Their costumes went on display during ceremonies called potlatches, where the Kwakiutl would get together and distribute gifts, arrange marriages, and announce new positions in the society.
Here, they’d often put on masks and perform dances meant to summon powerful beings from the spiritual world or playing out stories of how their ancestors once live side by side with supernatural beings.
2Warumungu Cermonial Paints
The Warumungu are an indigenous tribe that once lived in the northern territory of Australia. Before they were forcibly moved out of their homelands, they held regular ceremonies with elaborate paint and costumes, passed down from generation to generation to preserve the traditions of the tribe.
The men would decorate each other in these costumes, sometimes making hats out of tree bark and painting themselves with bands of red and white. They would act out hunting, or romantic meetings, or fights. Sometimes they would act out stories about their ancestors, or the roles of spirits in their lives.
These were used to teach the men of the tribe and to get the help of spirits. The lessons they taught, though, were top-secret. Outsiders and women weren’t allowed to watch.
1The Oldest Mask Ever Found
Using masks for rituals is something human beings have been doing for a long time—at least 9,000 years.
That’s how long ago the oldest mask we’ve ever found was made, found up in the Judean Hills.
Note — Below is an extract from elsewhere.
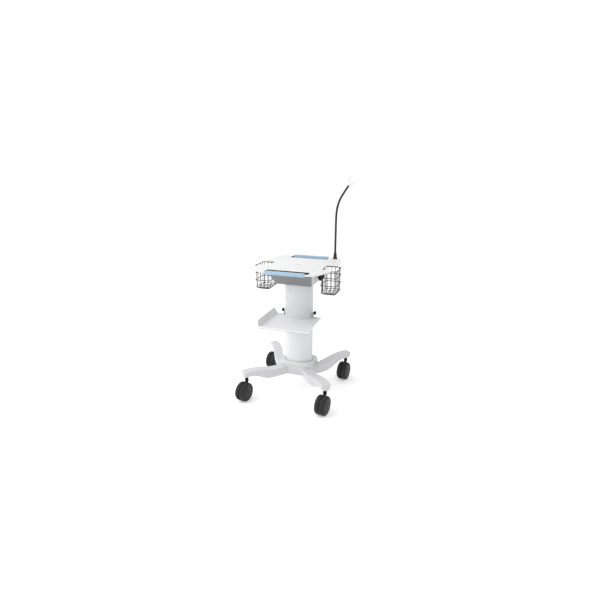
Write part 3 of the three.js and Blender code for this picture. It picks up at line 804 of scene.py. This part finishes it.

It’s old enough that we can only really speculate on how it was used, but researchers have noticed a few things.
First of all, the masks they have aren’t just any shape. Some of them seem to have been modeled based on the skulls of old men—and, potentially, dead men. They also seem to be modeled after specific, human faces, not just general images.
Historians believe that these masks were supposed to look like the faces of the departed. The farmers who used them, they believed, would put them on to teach stories about the ancestors they were modeled after, letting their children see the face of a dead man when they heard the stories.